Breathe.
Breathe.
I believe Rip advocates breathe and then brace in the book. Kelley starrett advocates for the opposite. The important thing is to breathe into the belly, not the chest, and to get a big enough breath to actually offer support.
Those of us sensitive to excessive vagal stimulation need to be a bit careful with this, but again belly not chest helps. I found I'd get tunnel vision on heavy lifts with Starrett's method because it was too chest centric if your abs are totally locked in too early. With Rips method, too big a breath doesnt feel right, but it seems to work better for me in general, although I probably end up with a slight hybrid method where I have mild abdominal contraction on breathing, and more after the breath is in.
Best advice I ever heard on the issue was to "breathe into your balls". ...just make sure to also pull your pelvic floor muscles into contraction on the brace.
OP, did you also start that thread about how to get your head out of the way on the descent of the Press?
If you can breathe in after you brace, you're not bracing.
Yeah, I am breathing to my diaphragm too, and have been doing it Rip's way, but I've begun to realize that maybe only during the bench press you actually need to breathe into your chest instead of your diaphragm, because you require more intra-thoracic pressure rather than intra-abdominal pressure during the bench press. What do you think?
Last edited by Sandisk; 08-28-2017 at 02:29 AM.
To be fair, its more of a coaching cue, but diaphragmatic breathing is a very real thing. See Diaphragmatic breathing - Wikipedia.
The diaphragm is a muscle which lies at the separation from abdominal to thoracic cavities. You can contract the diaphragm with equal force with or without significant abdominal contraction. What then will happen with equal contractile force of the diaphragm, but with and without that strong abdominal contraction? With it, the lungs will have less room to expand and push against the membrane into the abdominal cavity.

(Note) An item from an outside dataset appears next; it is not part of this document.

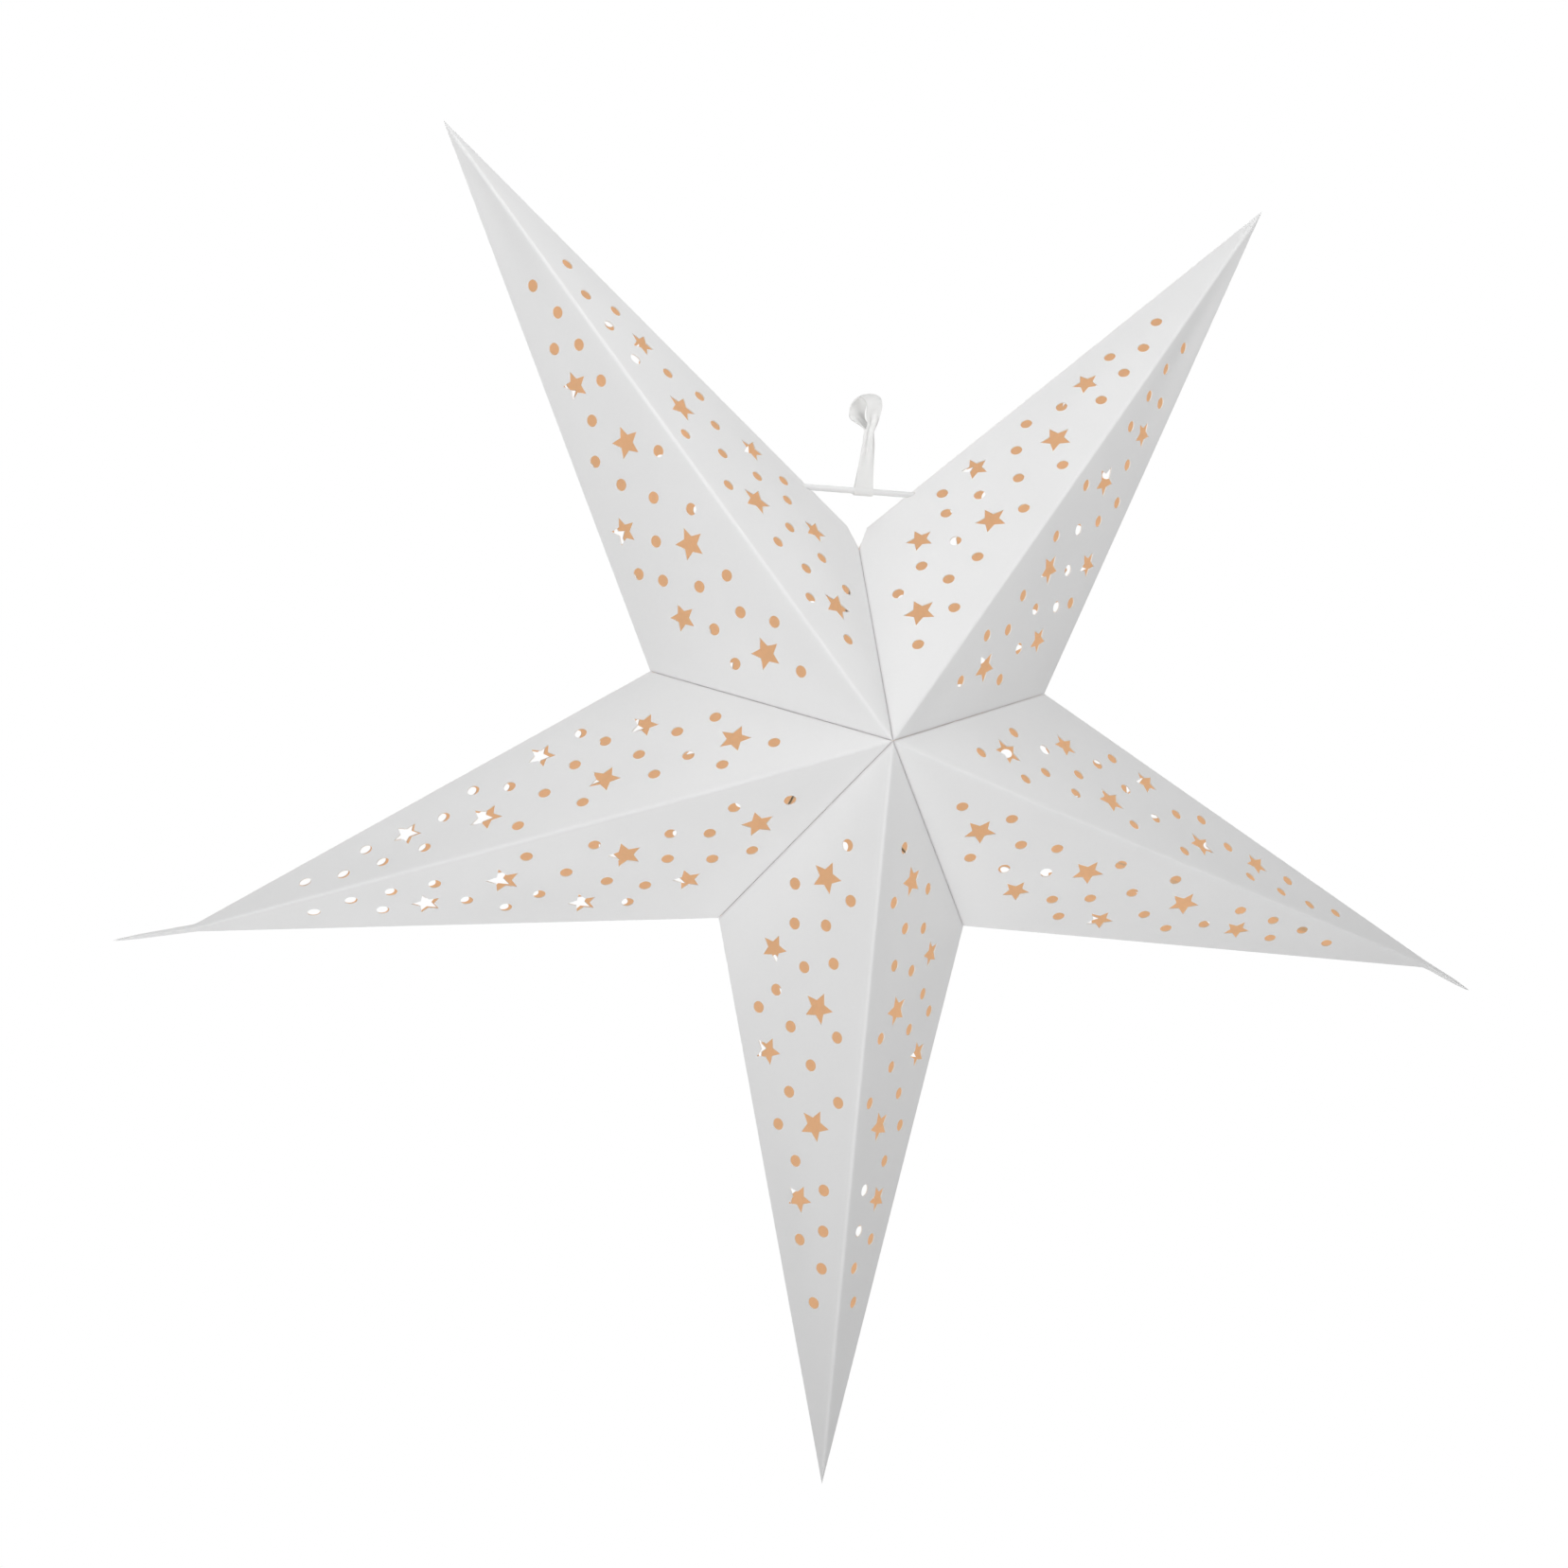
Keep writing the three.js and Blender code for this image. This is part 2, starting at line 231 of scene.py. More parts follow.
def tan_card_material():
    """Unbleached paperboard back, uncoated: a warm tan, flat and soft. Its face gives off a little painted
    light, which stands in for daylight that comes through the card and fills the hollow star evenly."""
    material, tree = new_material("unbleached_paperboard_uncoated")
    tan = shaded(colours().inside)
    place = add_node(tree, "ShaderNodeTexCoord").outputs["Object"]
    fibre = add_node(tree, "ShaderNodeTexNoise", links={"Vector": place}, Scale=1 / BACK_FIBRE, Detail=5.0)
    ramp = add_node(tree, "ShaderNodeValToRGB", links={"Fac": fibre.outputs[0]})
    ramp.color_ramp.elements[0].position = 0.3
    ramp.color_ramp.elements[0].color = shaded(tan, 0.94)
    ramp.color_ramp.elements[1].position = 0.7
    ramp.color_ramp.elements[1].color = tan
    bump = add_node(tree, "ShaderNodeBump", links={"Height": fibre.outputs[0]}, Strength=0.2,
                    Distance=0.2 * MM)
    shader = add_node(tree, "ShaderNodeBsdfPrincipled",
                      links={"Base Color": ramp.outputs[0], "Normal": bump.outputs[0]},
                      Roughness=0.9, Specular_IOR_Level=0.2,
                      Emission_Color=hex_colour("#EEF4CE"), Emission_Strength=CARD_GLOW)
    finish_material(tree, shader)
    return material


def tape_material():
    """Cotton twill tape, woven: soft and matt, with fine ribs along it. The weave is read from the
    strip's own map, which runs across and along the tape. It gives off a little painted light of its own
    colour, which stands in for daylight through the thin cotton."""
    material, tree = new_material("cotton_tape_woven")
    cotton = shaded(colours().tape)
    strip = add_node(tree, "ShaderNodeUVMap", {"uv_map": "strip"}).outputs[0]
    ribs = add_node(tree, "ShaderNodeTexWave", {"wave_type": "BANDS", "bands_direction": "X"},
                    {"Vector": strip}, Scale=WAVE_REPEAT / RIB_PITCH, Distortion=0.4)
    picks = add_node(tree, "ShaderNodeTexWave", {"wave_type": "BANDS", "bands_direction": "Y"},
                     {"Vector": strip}, Scale=WAVE_REPEAT / PICK_PITCH, Distortion=0.4)
    weave = add_node(tree, "ShaderNodeMath", {"operation": "MULTIPLY"},
                     {0: ribs.outputs[1], 1: picks.outputs[1]})
    ramp = add_node(tree, "ShaderNodeValToRGB", links={"Fac": weave.outputs[0]})
    ramp.color_ramp.elements[0].color = shaded(cotton, 0.97)
    ramp.color_ramp.elements[1].position = 0.6
    ramp.color_ramp.elements[1].color = cotton
    bump = add_node(tree, "ShaderNodeBump", links={"Height": weave.outputs[0]}, Strength=0.06,
                    Distance=0.1 * MM)
    shader = add_node(tree, "ShaderNodeBsdfPrincipled",
                      links={"Base Color": ramp.outputs[0], "Normal": bump.outputs[0]},
                      Roughness=0.92, Sheen_Weight=0.15,
                      Emission_Color=cotton, Emission_Strength=TAPE_GLOW)
    finish_material(tree, shader)
    return material


def rod_material():
    """Polypropylene tube, extruded: milky, half matt, with faint draw lines along it. It gives off a little
    painted light of its own colour, which stands in for daylight through the thin wall."""
    material, tree = new_material("polypropylene_tube_extruded")
    plastic = shaded(colours().rod)
    place = add_node(tree, "ShaderNodeTexCoord").outputs["Object"]
    drawn_out = add_node(tree, "ShaderNodeMapping", links={"Vector": place},
                         Scale=(1 / LINE_LENGTH, 1 / LINE_WIDTH, 1 / LINE_WIDTH))
    lines = add_node(tree, "ShaderNodeTexNoise", links={"Vector": drawn_out.outputs[0]}, Scale=1.0,
                     Detail=2.0)
    ramp = add_node(tree, "ShaderNodeValToRGB", links={"Fac": lines.outputs[0]})
    ramp.color_ramp.elements[0].color = shaded(plastic, 0.93)
    ramp.color_ramp.elements[1].color = plastic
    bump = add_node(tree, "ShaderNodeBump", links={"Height": lines.outputs[0]}, Strength=0.1,
                    Distance=0.1 * MM)
    shader = add_node(tree, "ShaderNodeBsdfPrincipled",
                      links={"Base Color": ramp.outputs[0], "Normal": bump.outputs[0]},
                      Roughness=0.42, IOR=1.49,
                      Emission_Color=plastic, Emission_Strength=ROD_GLOW)
    finish_material(tree, shader)
    return material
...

After you close your glottis, there will end up being a difference in final thoracic pressure. Imagine a piston with a spring attached to it. As you pull back and contract the spring, it will draw air into the cylinder. When you then close the cylinder and then let the spring push back, you'll find theres a difference betwhen the pressures on each side based on the spring tension, and this difference will depend on the nature of how the spring is compressed before the cylinder closes.
Belly breathing is a silly name, but the effect is real and important. Without it, I'd pass out on heavy lifts.